• EXERCISE PROMPT: Give back, unchanged, the line with "make_lens_retainer()", the line with "cad_parts[node].hide_render = cad_parts[node].hide_viewport", and every line between them, and no other line.

• GIVEN MATERIAL:
-------

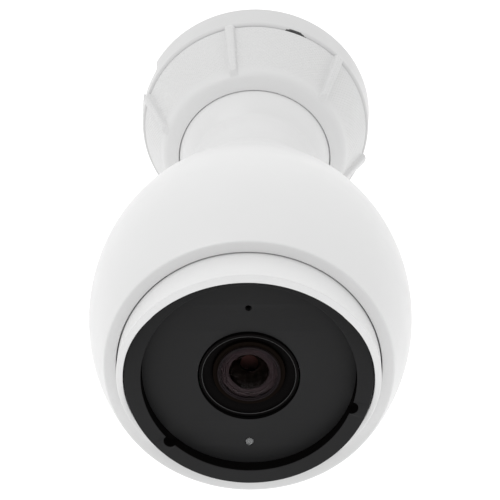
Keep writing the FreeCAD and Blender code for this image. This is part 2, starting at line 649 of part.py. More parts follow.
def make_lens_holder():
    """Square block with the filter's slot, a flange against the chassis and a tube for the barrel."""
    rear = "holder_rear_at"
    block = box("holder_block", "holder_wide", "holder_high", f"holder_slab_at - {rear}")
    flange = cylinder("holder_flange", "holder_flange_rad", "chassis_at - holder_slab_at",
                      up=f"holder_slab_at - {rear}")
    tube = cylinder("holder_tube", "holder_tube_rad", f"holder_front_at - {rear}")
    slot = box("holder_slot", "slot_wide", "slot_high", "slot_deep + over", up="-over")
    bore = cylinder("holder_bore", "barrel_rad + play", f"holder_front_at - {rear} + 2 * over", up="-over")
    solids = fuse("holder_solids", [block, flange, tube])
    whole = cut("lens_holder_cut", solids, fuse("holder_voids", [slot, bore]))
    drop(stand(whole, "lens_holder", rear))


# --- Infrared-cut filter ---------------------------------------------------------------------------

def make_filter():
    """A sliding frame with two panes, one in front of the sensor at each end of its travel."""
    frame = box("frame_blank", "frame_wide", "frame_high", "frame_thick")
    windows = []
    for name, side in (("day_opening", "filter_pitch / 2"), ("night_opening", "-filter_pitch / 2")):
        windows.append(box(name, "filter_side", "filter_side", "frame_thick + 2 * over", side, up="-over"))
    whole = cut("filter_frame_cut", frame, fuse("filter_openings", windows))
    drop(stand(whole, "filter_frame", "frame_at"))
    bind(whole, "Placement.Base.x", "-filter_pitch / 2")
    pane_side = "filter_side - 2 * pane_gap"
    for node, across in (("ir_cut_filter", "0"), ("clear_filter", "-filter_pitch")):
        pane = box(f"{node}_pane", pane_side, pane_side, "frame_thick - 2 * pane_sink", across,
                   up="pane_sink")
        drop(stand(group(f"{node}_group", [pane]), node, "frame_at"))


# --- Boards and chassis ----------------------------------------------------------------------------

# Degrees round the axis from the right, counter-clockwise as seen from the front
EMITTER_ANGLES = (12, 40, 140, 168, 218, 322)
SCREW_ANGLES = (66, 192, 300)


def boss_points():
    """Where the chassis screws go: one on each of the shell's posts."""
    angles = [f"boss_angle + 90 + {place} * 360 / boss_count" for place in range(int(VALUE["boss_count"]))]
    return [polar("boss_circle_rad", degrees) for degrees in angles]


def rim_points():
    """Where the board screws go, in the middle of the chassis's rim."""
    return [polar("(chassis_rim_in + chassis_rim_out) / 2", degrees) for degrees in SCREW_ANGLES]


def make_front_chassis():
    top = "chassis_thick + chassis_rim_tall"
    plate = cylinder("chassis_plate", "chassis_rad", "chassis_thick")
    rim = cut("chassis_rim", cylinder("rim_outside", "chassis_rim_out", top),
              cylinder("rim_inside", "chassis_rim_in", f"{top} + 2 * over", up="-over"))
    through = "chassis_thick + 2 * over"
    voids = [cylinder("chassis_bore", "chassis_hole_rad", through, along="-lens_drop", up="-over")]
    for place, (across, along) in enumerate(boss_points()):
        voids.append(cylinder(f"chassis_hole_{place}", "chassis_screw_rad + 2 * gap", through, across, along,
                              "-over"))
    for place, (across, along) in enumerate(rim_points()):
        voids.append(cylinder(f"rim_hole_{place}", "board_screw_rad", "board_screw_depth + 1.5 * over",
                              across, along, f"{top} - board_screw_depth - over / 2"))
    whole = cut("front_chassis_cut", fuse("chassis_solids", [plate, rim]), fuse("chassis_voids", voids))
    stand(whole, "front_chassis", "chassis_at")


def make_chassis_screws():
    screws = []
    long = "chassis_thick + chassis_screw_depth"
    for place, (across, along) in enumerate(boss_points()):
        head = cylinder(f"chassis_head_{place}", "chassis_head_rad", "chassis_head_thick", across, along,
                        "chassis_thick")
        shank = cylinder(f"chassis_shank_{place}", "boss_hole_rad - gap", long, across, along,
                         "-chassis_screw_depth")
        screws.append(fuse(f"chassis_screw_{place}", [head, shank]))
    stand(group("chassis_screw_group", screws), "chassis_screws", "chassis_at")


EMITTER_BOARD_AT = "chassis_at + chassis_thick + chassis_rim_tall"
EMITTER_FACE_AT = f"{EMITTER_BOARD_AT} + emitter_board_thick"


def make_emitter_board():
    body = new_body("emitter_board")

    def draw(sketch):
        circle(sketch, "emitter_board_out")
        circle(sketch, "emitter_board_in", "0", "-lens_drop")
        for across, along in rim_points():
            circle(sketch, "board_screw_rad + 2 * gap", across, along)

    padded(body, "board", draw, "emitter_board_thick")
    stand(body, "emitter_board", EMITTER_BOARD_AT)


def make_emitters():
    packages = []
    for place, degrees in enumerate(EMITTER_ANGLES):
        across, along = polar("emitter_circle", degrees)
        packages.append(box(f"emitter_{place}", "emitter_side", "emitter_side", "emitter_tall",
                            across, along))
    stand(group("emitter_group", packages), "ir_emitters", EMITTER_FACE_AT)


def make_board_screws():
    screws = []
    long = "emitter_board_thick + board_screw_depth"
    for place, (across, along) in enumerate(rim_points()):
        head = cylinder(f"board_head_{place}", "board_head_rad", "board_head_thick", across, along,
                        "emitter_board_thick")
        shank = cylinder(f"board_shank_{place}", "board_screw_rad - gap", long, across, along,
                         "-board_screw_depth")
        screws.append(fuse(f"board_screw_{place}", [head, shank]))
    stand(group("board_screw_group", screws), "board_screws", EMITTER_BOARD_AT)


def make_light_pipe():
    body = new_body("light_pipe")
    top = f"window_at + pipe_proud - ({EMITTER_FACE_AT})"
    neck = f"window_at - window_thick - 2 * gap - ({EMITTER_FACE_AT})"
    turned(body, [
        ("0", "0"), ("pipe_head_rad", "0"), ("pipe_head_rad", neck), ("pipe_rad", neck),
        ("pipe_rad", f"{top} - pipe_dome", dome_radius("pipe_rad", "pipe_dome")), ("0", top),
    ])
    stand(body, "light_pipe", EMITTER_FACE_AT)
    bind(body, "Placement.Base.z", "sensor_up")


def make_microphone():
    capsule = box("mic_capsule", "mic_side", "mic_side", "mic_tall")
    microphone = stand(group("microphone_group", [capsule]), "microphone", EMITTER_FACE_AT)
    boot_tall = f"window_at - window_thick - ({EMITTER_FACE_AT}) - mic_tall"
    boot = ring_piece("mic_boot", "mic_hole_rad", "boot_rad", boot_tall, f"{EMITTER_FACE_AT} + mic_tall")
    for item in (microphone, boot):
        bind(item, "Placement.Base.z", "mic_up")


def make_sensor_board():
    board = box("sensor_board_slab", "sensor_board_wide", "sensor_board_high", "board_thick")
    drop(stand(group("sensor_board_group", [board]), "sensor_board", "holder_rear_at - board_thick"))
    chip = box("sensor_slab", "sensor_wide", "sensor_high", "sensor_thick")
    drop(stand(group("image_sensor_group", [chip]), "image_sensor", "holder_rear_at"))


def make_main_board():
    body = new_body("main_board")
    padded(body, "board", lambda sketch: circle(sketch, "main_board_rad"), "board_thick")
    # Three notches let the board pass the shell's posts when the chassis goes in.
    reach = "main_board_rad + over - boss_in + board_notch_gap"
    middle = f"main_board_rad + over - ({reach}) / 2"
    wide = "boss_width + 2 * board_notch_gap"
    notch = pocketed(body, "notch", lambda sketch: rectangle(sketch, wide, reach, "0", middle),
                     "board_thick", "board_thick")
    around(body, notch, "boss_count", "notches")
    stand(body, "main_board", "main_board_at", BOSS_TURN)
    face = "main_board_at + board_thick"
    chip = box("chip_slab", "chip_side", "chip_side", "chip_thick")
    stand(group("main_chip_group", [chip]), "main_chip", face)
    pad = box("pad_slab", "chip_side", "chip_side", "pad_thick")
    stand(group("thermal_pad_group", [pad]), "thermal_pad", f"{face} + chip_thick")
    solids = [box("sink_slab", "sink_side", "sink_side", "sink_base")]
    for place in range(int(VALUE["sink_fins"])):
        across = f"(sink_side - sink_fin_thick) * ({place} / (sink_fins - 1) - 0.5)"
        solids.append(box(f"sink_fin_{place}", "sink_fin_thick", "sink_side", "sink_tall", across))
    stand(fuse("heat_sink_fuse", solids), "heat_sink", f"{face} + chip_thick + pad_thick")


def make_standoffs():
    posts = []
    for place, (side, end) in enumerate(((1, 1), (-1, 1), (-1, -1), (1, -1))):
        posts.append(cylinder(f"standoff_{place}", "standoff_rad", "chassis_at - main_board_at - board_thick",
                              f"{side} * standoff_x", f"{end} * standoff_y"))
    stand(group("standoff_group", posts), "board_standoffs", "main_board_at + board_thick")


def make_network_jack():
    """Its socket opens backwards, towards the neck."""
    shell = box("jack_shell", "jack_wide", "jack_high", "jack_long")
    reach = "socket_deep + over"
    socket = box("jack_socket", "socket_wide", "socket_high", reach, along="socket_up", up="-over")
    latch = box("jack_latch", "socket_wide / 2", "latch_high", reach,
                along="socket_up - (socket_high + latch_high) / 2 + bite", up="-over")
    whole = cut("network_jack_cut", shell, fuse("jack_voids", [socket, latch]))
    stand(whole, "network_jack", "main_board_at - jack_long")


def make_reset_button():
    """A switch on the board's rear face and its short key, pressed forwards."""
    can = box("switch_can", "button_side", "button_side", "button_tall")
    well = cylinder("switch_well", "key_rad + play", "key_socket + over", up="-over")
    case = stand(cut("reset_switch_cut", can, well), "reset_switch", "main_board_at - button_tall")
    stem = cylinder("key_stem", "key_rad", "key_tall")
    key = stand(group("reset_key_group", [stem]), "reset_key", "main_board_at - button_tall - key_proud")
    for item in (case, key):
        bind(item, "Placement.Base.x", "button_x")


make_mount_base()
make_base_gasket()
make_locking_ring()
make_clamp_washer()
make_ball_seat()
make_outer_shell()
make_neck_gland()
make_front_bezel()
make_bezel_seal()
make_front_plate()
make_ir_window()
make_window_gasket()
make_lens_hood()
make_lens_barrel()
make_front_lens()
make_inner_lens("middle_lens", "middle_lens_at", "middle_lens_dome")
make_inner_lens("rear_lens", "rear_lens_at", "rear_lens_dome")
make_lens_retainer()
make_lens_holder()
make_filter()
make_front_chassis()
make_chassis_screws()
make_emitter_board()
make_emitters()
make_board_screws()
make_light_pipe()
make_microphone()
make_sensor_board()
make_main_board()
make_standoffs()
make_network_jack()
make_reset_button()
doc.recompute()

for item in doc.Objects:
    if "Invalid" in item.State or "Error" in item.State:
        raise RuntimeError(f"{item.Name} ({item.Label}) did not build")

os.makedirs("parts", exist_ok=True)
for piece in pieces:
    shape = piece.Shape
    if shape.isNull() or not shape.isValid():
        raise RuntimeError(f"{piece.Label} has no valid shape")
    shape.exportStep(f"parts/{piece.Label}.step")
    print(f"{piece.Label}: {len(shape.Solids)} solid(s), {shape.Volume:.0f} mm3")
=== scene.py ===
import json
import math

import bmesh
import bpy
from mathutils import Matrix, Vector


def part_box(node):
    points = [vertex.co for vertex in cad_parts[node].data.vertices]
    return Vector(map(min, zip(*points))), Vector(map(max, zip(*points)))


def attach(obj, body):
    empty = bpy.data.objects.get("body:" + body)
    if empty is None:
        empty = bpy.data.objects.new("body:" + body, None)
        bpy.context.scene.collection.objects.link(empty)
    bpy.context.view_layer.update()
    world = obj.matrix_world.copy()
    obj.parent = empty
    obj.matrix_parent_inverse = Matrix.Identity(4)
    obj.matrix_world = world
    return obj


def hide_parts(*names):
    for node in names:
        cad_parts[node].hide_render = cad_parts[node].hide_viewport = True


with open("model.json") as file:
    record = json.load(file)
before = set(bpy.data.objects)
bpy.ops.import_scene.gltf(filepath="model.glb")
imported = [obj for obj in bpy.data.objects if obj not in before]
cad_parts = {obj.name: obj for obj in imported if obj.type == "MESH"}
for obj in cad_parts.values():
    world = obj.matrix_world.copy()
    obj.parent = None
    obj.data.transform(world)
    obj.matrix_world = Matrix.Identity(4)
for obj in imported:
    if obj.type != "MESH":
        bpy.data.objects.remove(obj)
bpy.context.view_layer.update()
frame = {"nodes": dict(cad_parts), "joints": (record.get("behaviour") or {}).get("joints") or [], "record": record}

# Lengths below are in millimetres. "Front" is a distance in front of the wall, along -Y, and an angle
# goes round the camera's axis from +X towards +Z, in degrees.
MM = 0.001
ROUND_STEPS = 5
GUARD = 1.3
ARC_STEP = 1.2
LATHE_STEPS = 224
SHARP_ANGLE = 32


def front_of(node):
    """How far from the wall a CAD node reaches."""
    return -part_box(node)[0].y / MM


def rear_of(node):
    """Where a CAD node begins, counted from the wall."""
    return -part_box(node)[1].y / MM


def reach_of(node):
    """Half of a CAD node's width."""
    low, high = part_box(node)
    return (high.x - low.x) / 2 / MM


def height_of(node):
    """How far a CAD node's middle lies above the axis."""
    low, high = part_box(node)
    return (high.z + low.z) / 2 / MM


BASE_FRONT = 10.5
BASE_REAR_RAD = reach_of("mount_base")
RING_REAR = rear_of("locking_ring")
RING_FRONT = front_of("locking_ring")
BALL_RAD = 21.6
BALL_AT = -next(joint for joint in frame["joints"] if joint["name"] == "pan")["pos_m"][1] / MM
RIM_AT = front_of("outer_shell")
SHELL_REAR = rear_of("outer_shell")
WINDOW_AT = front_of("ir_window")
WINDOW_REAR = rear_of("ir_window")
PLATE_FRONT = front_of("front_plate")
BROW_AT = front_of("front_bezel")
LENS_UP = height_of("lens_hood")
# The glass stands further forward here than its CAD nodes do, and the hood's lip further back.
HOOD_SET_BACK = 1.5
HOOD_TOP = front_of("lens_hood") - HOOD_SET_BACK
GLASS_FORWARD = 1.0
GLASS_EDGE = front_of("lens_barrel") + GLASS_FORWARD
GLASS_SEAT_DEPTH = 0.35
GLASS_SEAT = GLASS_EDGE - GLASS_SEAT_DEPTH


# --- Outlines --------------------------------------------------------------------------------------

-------

• EXERCISE RESPONSE:
make_lens_retainer()
make_lens_holder()
make_filter()
make_front_chassis()
make_chassis_screws()
make_emitter_board()
make_emitters()
make_board_screws()
make_light_pipe()
make_microphone()
make_sensor_board()
make_main_board()
make_standoffs()
make_network_jack()
make_reset_button()
doc.recompute()

for item in doc.Objects:
    if "Invalid" in item.State or "Error" in item.State:
        raise RuntimeError(f"{item.Name} ({item.Label}) did not build")

os.makedirs("parts", exist_ok=True)
for piece in pieces:
    shape = piece.Shape
    if shape.isNull() or not shape.isValid():
        raise RuntimeError(f"{piece.Label} has no valid shape")
    shape.exportStep(f"parts/{piece.Label}.step")
    print(f"{piece.Label}: {len(shape.Solids)} solid(s), {shape.Volume:.0f} mm3")
=== scene.py ===
import json
import math

import bmesh
import bpy
from mathutils import Matrix, Vector


def part_box(node):
    points = [vertex.co for vertex in cad_parts[node].data.vertices]
    return Vector(map(min, zip(*points))), Vector(map(max, zip(*points)))


def attach(obj, body):
    empty = bpy.data.objects.get("body:" + body)
    if empty is None:
        empty = bpy.data.objects.new("body:" + body, None)
        bpy.context.scene.collection.objects.link(empty)
    bpy.context.view_layer.update()
    world = obj.matrix_world.copy()
    obj.parent = empty
    obj.matrix_parent_inverse = Matrix.Identity(4)
    obj.matrix_world = world
    return obj


def hide_parts(*names):
    for node in names:
        cad_parts[node].hide_render = cad_parts[node].hide_viewport = True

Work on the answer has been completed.